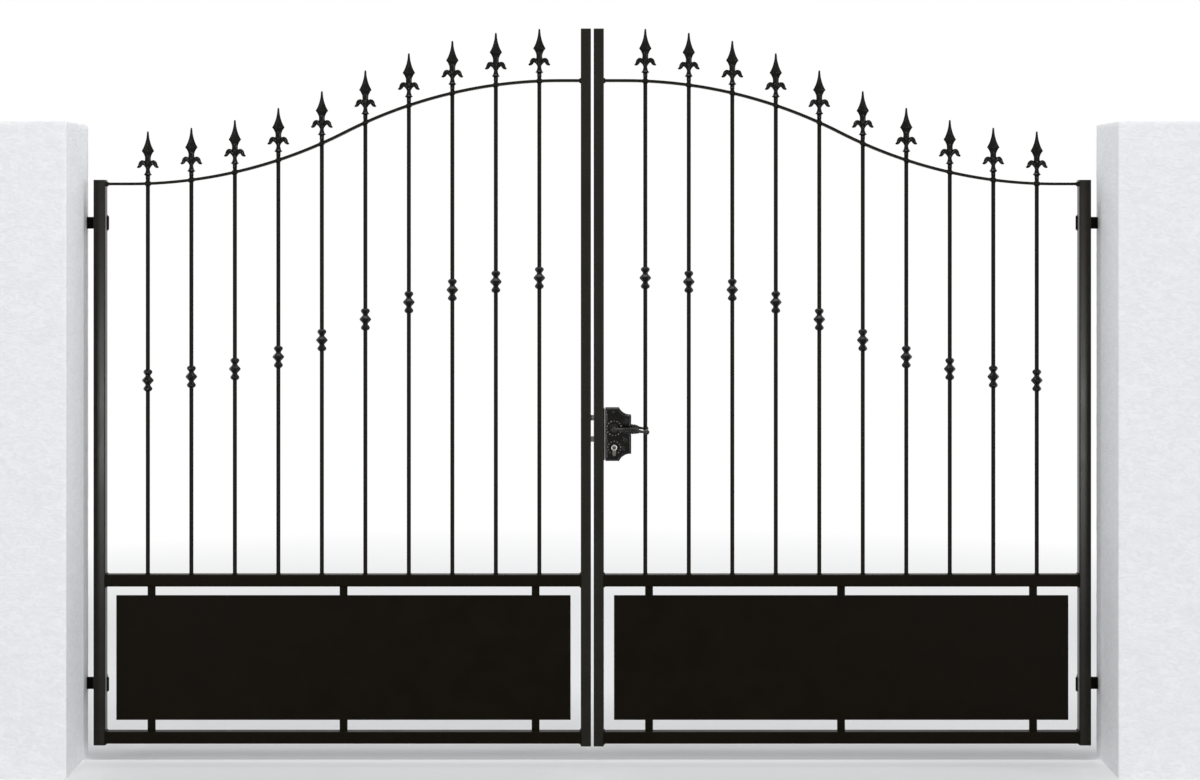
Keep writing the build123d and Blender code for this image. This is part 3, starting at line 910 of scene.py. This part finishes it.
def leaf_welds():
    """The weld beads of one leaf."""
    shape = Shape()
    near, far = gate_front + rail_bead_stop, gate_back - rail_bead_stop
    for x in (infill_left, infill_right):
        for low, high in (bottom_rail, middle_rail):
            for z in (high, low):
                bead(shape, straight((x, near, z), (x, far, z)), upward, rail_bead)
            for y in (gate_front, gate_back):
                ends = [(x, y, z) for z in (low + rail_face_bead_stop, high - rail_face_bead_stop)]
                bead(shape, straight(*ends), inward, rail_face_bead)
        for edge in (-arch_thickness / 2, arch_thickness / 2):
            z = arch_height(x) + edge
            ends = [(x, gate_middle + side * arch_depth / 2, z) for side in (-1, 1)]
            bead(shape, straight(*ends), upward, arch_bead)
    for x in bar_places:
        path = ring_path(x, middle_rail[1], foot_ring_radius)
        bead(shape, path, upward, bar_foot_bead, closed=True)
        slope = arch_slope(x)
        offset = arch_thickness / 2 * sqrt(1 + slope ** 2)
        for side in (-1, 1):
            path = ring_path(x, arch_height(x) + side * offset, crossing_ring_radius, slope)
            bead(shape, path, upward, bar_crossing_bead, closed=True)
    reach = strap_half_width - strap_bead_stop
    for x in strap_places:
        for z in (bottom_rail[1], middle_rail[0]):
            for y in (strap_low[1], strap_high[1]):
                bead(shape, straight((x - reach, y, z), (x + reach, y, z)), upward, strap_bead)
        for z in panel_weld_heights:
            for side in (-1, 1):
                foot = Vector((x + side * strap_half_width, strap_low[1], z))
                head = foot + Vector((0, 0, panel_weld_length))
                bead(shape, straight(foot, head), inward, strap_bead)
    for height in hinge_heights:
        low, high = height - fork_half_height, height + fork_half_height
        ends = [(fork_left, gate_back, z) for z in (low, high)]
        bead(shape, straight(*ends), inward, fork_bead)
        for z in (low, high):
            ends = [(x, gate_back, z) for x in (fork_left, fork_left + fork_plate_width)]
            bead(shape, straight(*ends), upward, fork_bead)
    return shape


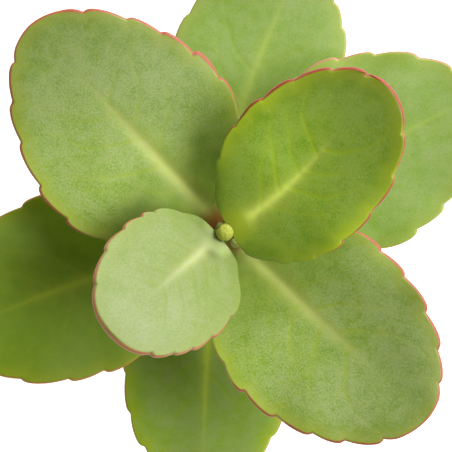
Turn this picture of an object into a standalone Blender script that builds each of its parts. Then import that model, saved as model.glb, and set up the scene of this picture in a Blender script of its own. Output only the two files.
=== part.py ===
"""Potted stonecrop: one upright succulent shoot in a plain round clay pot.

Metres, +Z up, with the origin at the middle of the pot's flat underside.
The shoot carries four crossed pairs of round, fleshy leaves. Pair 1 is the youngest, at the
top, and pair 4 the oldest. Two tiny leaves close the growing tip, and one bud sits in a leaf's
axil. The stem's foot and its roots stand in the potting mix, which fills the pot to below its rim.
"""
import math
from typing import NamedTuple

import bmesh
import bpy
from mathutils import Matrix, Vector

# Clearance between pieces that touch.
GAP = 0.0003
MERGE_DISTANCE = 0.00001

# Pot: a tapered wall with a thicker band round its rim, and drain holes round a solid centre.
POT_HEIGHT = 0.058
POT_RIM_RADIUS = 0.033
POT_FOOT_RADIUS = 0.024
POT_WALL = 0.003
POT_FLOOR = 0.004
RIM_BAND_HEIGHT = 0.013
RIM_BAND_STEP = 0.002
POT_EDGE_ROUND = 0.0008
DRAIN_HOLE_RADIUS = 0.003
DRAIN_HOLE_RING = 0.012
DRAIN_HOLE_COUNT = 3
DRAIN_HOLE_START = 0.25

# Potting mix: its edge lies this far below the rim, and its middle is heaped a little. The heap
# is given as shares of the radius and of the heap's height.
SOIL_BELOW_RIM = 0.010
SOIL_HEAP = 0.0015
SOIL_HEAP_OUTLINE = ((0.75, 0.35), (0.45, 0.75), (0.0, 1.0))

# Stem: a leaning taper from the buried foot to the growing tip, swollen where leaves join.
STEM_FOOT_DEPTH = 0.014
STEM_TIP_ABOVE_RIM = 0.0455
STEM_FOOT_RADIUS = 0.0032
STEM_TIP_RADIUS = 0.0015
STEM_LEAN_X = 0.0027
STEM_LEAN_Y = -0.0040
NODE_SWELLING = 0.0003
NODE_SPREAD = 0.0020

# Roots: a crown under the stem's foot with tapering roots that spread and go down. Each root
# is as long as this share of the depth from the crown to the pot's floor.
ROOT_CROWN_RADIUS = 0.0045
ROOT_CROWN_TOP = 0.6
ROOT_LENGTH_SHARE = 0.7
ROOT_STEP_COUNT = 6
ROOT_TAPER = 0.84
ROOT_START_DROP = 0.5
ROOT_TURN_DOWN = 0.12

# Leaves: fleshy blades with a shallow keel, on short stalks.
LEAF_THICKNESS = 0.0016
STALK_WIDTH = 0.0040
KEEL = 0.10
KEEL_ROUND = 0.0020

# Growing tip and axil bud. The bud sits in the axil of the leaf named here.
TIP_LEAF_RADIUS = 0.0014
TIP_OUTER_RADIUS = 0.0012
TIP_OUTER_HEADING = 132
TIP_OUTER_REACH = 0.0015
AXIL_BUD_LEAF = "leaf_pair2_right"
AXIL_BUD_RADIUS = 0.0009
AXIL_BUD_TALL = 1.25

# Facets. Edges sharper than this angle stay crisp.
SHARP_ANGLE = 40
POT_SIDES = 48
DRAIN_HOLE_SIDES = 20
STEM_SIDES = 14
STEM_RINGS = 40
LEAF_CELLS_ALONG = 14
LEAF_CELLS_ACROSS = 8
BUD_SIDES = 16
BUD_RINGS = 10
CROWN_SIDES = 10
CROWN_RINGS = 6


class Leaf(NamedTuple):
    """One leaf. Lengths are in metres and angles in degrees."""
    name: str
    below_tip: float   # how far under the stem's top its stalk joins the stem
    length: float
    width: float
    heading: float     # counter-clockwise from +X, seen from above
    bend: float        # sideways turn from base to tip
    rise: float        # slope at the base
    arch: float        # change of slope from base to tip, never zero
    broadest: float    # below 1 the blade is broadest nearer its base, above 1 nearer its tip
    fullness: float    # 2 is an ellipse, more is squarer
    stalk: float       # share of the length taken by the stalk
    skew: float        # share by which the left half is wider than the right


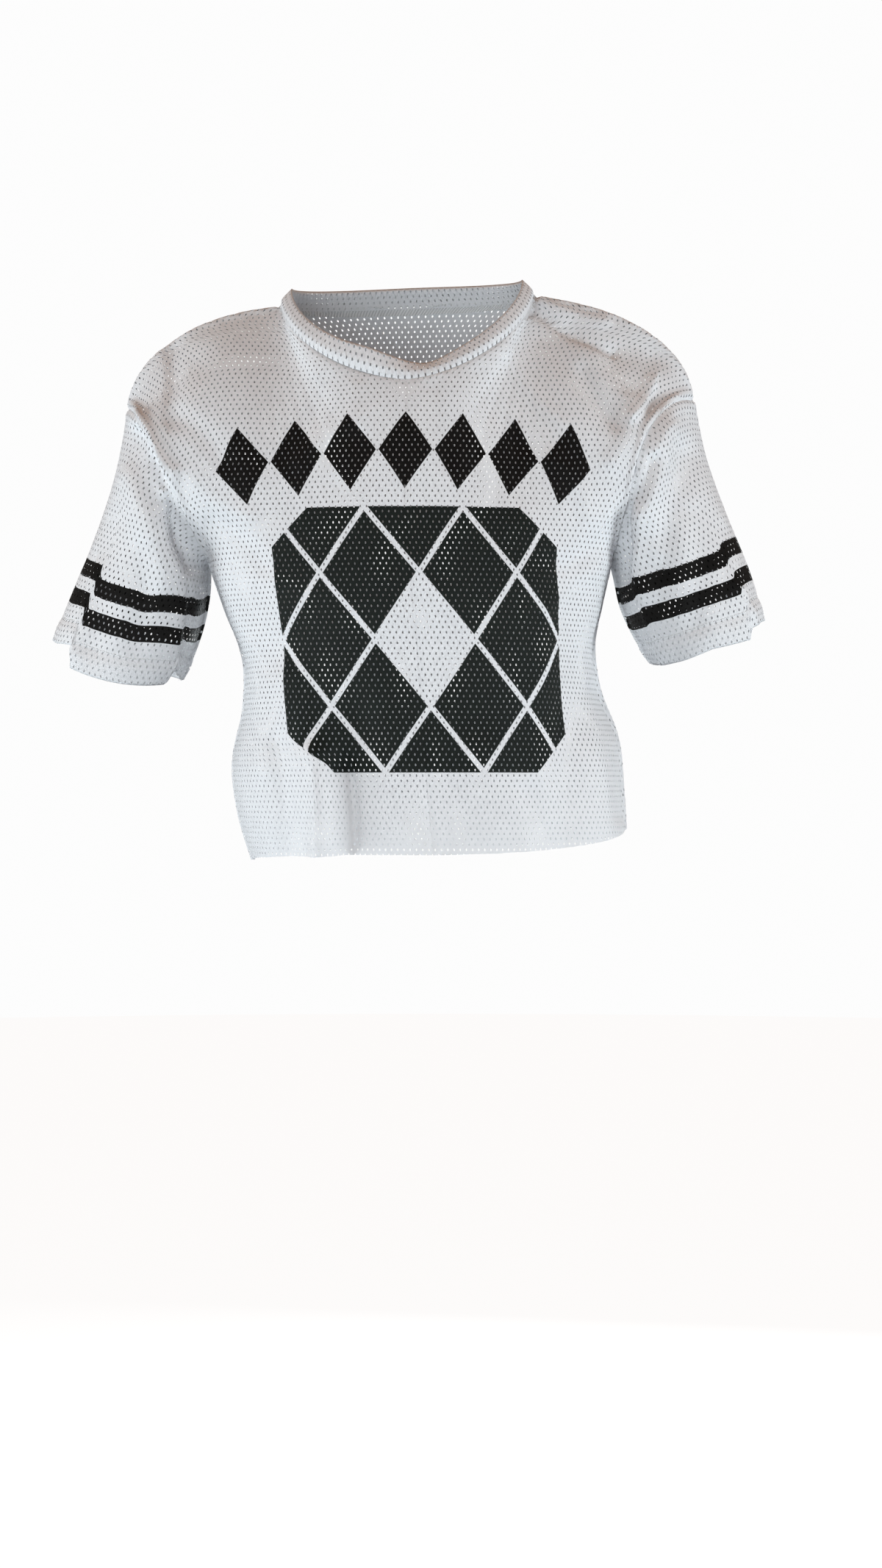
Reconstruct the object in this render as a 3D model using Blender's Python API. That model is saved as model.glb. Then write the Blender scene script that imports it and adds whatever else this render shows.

◆ ◆ ◆

### [Short problem]
Output all of the material, please, exactly as it stands.

### [Answer for this exercise]
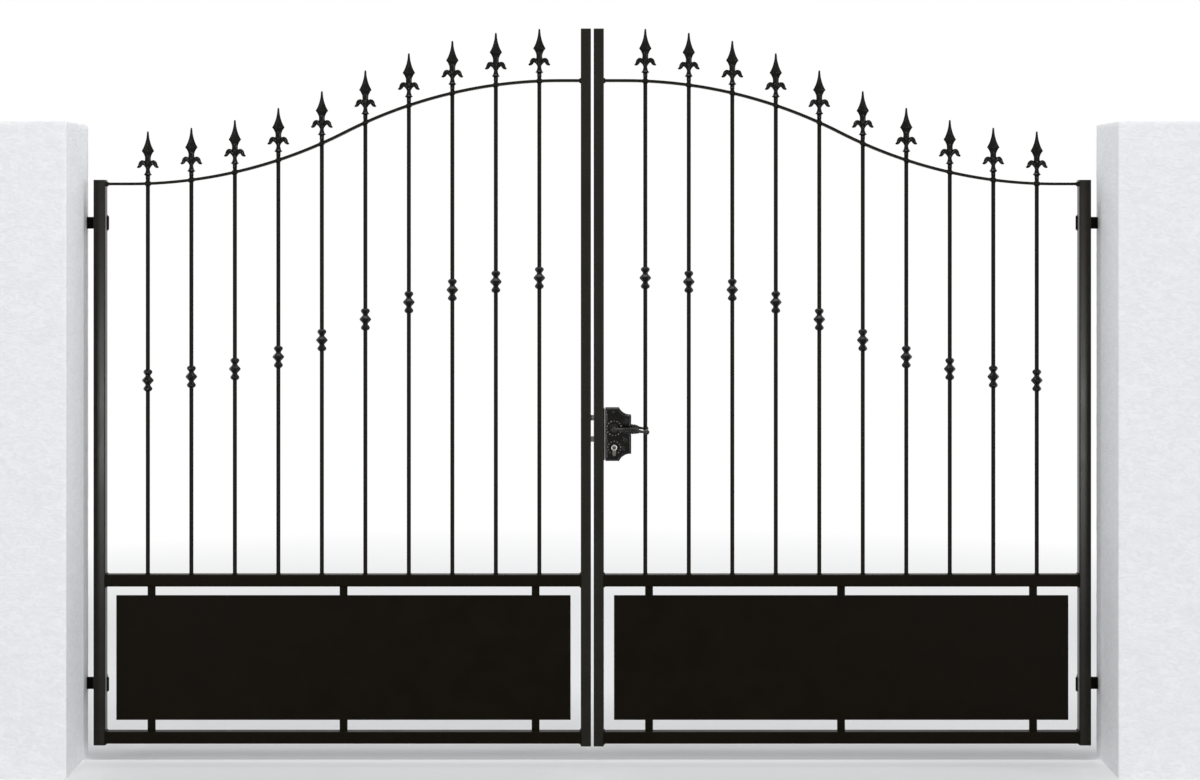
Keep writing the build123d and Blender code for this image. This is part 3, starting at line 910 of scene.py. This part finishes it.
def leaf_welds():
    """The weld beads of one leaf."""
    shape = Shape()
    near, far = gate_front + rail_bead_stop, gate_back - rail_bead_stop
    for x in (infill_left, infill_right):
        for low, high in (bottom_rail, middle_rail):
            for z in (high, low):
                bead(shape, straight((x, near, z), (x, far, z)), upward, rail_bead)
            for y in (gate_front, gate_back):
                ends = [(x, y, z) for z in (low + rail_face_bead_stop, high - rail_face_bead_stop)]
                bead(shape, straight(*ends), inward, rail_face_bead)
        for edge in (-arch_thickness / 2, arch_thickness / 2):
            z = arch_height(x) + edge
            ends = [(x, gate_middle + side * arch_depth / 2, z) for side in (-1, 1)]
            bead(shape, straight(*ends), upward, arch_bead)
    for x in bar_places:
        path = ring_path(x, middle_rail[1], foot_ring_radius)
        bead(shape, path, upward, bar_foot_bead, closed=True)
        slope = arch_slope(x)
        offset = arch_thickness / 2 * sqrt(1 + slope ** 2)
        for side in (-1, 1):
            path = ring_path(x, arch_height(x) + side * offset, crossing_ring_radius, slope)
            bead(shape, path, upward, bar_crossing_bead, closed=True)
    reach = strap_half_width - strap_bead_stop
    for x in strap_places:
        for z in (bottom_rail[1], middle_rail[0]):
            for y in (strap_low[1], strap_high[1]):
                bead(shape, straight((x - reach, y, z), (x + reach, y, z)), upward, strap_bead)
        for z in panel_weld_heights:
            for side in (-1, 1):
                foot = Vector((x + side * strap_half_width, strap_low[1], z))
                head = foot + Vector((0, 0, panel_weld_length))
                bead(shape, straight(foot, head), inward, strap_bead)
    for height in hinge_heights:
        low, high = height - fork_half_height, height + fork_half_height
        ends = [(fork_left, gate_back, z) for z in (low, high)]
        bead(shape, straight(*ends), inward, fork_bead)
        for z in (low, high):
            ends = [(x, gate_back, z) for x in (fork_left, fork_left + fork_plate_width)]
            bead(shape, straight(*ends), upward, fork_bead)
    return shape


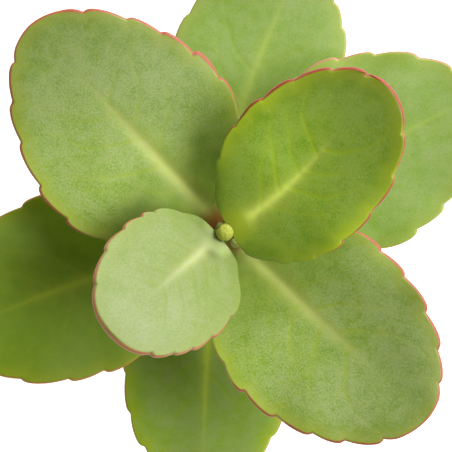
Turn this picture of an object into a standalone Blender script that builds each of its parts. Then import that model, saved as model.glb, and set up the scene of this picture in a Blender script of its own. Output only the two files.
=== part.py ===
"""Potted stonecrop: one upright succulent shoot in a plain round clay pot.

Metres, +Z up, with the origin at the middle of the pot's flat underside.
The shoot carries four crossed pairs of round, fleshy leaves. Pair 1 is the youngest, at the
top, and pair 4 the oldest. Two tiny leaves close the growing tip, and one bud sits in a leaf's
axil. The stem's foot and its roots stand in the potting mix, which fills the pot to below its rim.
"""
import math
from typing import NamedTuple

import bmesh
import bpy
from mathutils import Matrix, Vector

# Clearance between pieces that touch.
GAP = 0.0003
MERGE_DISTANCE = 0.00001

# Pot: a tapered wall with a thicker band round its rim, and drain holes round a solid centre.
POT_HEIGHT = 0.058
POT_RIM_RADIUS = 0.033
POT_FOOT_RADIUS = 0.024
POT_WALL = 0.003
POT_FLOOR = 0.004
RIM_BAND_HEIGHT = 0.013
RIM_BAND_STEP = 0.002
POT_EDGE_ROUND = 0.0008
DRAIN_HOLE_RADIUS = 0.003
DRAIN_HOLE_RING = 0.012
DRAIN_HOLE_COUNT = 3
DRAIN_HOLE_START = 0.25

# Potting mix: its edge lies this far below the rim, and its middle is heaped a little. The heap
# is given as shares of the radius and of the heap's height.
SOIL_BELOW_RIM = 0.010
SOIL_HEAP = 0.0015
SOIL_HEAP_OUTLINE = ((0.75, 0.35), (0.45, 0.75), (0.0, 1.0))

# Stem: a leaning taper from the buried foot to the growing tip, swollen where leaves join.
STEM_FOOT_DEPTH = 0.014
STEM_TIP_ABOVE_RIM = 0.0455
STEM_FOOT_RADIUS = 0.0032
STEM_TIP_RADIUS = 0.0015
STEM_LEAN_X = 0.0027
STEM_LEAN_Y = -0.0040
NODE_SWELLING = 0.0003
NODE_SPREAD = 0.0020

# Roots: a crown under the stem's foot with tapering roots that spread and go down. Each root
# is as long as this share of the depth from the crown to the pot's floor.
ROOT_CROWN_RADIUS = 0.0045
ROOT_CROWN_TOP = 0.6
ROOT_LENGTH_SHARE = 0.7
ROOT_STEP_COUNT = 6
ROOT_TAPER = 0.84
ROOT_START_DROP = 0.5
ROOT_TURN_DOWN = 0.12

# Leaves: fleshy blades with a shallow keel, on short stalks.
LEAF_THICKNESS = 0.0016
STALK_WIDTH = 0.0040
KEEL = 0.10
KEEL_ROUND = 0.0020

# Growing tip and axil bud. The bud sits in the axil of the leaf named here.
TIP_LEAF_RADIUS = 0.0014
TIP_OUTER_RADIUS = 0.0012
TIP_OUTER_HEADING = 132
TIP_OUTER_REACH = 0.0015
AXIL_BUD_LEAF = "leaf_pair2_right"
AXIL_BUD_RADIUS = 0.0009
AXIL_BUD_TALL = 1.25

# Facets. Edges sharper than this angle stay crisp.
SHARP_ANGLE = 40
POT_SIDES = 48
DRAIN_HOLE_SIDES = 20
STEM_SIDES = 14
STEM_RINGS = 40
LEAF_CELLS_ALONG = 14
LEAF_CELLS_ACROSS = 8
BUD_SIDES = 16
BUD_RINGS = 10
CROWN_SIDES = 10
CROWN_RINGS = 6


class Leaf(NamedTuple):
    """One leaf. Lengths are in metres and angles in degrees."""
    name: str
    below_tip: float   # how far under the stem's top its stalk joins the stem
    length: float
    width: float
    heading: float     # counter-clockwise from +X, seen from above
    bend: float        # sideways turn from base to tip
    rise: float        # slope at the base
    arch: float        # change of slope from base to tip, never zero
    broadest: float    # below 1 the blade is broadest nearer its base, above 1 nearer its tip
    fullness: float    # 2 is an ellipse, more is squarer
    stalk: float       # share of the length taken by the stalk
    skew: float        # share by which the left half is wider than the right


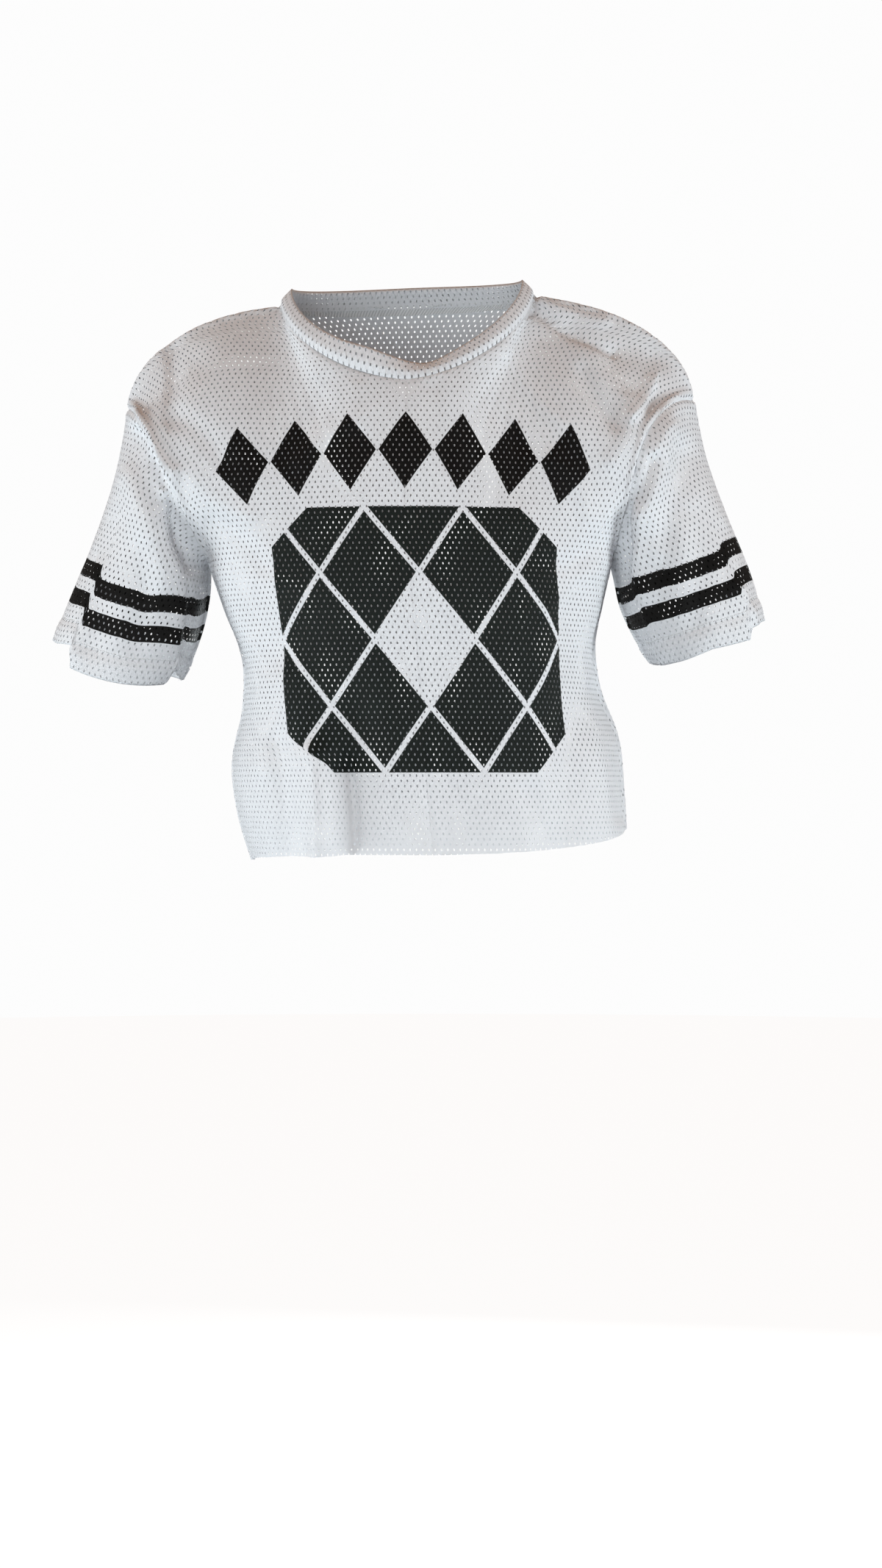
Reconstruct the object in this render as a 3D model using Blender's Python API. That model is saved as model.glb. Then write the Blender scene script that imports it and adds whatever else this render shows.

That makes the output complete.